Would you prefer partner, solo or group dancing? Private or group classes? Whether you want to bachata, boogie, Charleston, conga, flamenco, foxtrot, freestyle, hip-hop, hula, hustle, jive, moonwalk, salsa, samba, tango, tap, waltz or twist and shout … it simply takes one step after another. Unsure what suits you? Try watching different dance styles or going for a trial class. If you like to dance in the dark with nobody watching consider No Lights No Lycra. With 75 locations worldwide, 30,000 people enjoyed this one-hour low-cost, low-light disco phenomenon in 2018.

Want to encourage your tiny dancer? Kamaile suggests, “Enrol your kids in classes, let them try out different styles for a few months and then they can make the decision of what they really like.”

Nissen has always encouraged her talented daughter to dance by dancing with her. She says, “Dance with your kids! Teach them the joy of movement. Show them great dancers.” With this, Kelly agrees: “I think the best way parents can encourage their children to dance is to take them to live ballet or musical theatre performances.”

Blame it on the boogie

Irrespective of their physical capacity everyone can find a dance style to suit them.

“Dancers should know their bodies well, know when to push their limits and always be sensible.” Nissen finds the best way to prevent and heal an injury is to “warm up with gentle yoga or stretches. Build up slowly. Once your body is accustomed, daily practice is ideal.”

Kelly says, “Injury prevention and strengthening through Pilates, yoga, gym work and bodywork are great tools to stay dancing fit.” It’s also helpful to get the recommended footwear.

What the world needs now

Imagine if everyone danced regularly. A Deakin University study of 1000 people found that those who danced were happier. Oh talks about the transformative potential of dance, saying, “It’s time people realised that dance is an avenue to break free from suffering, to heal and awaken us to who we really are as individuals and collectively, and most of all to celebrate the beauty and gift of life.”

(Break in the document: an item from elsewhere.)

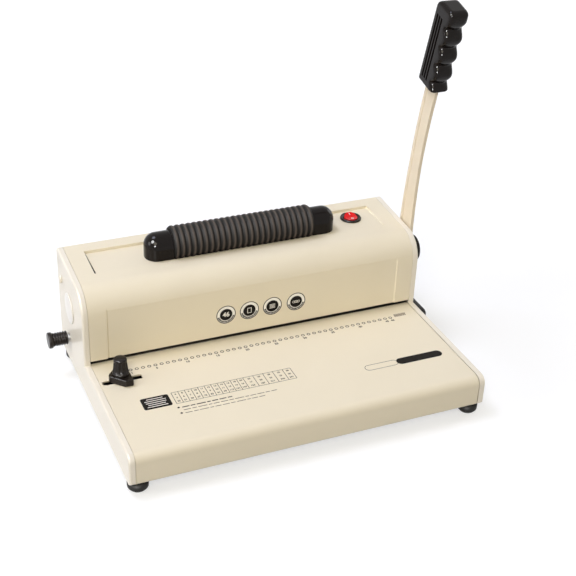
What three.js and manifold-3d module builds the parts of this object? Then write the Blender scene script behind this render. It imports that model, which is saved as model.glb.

Gauci believes the world would be a better place if more people danced, “especially through partner dancing; you have to truly hold people’s hands and let them into your personal space. I teach ballroom dancing for year 5 students and started doing so just after the Cronulla Riots in 2005, when cabinet minister Sandra Nori promoted that traditional values are needed for the kids to show respect for each other through ballroom dancing. The program started in the Sutherland Shire where the problems occurred and then grew exponentially to hundreds of public schools around Sydney and is still going very strong 15 years later.” Gauci finds the euphoric effect of dance is unforgettable. “I always think of the Billy Elliot scene when they ask him how dancing makes him feel, and he says it’s like electricity going through his body.”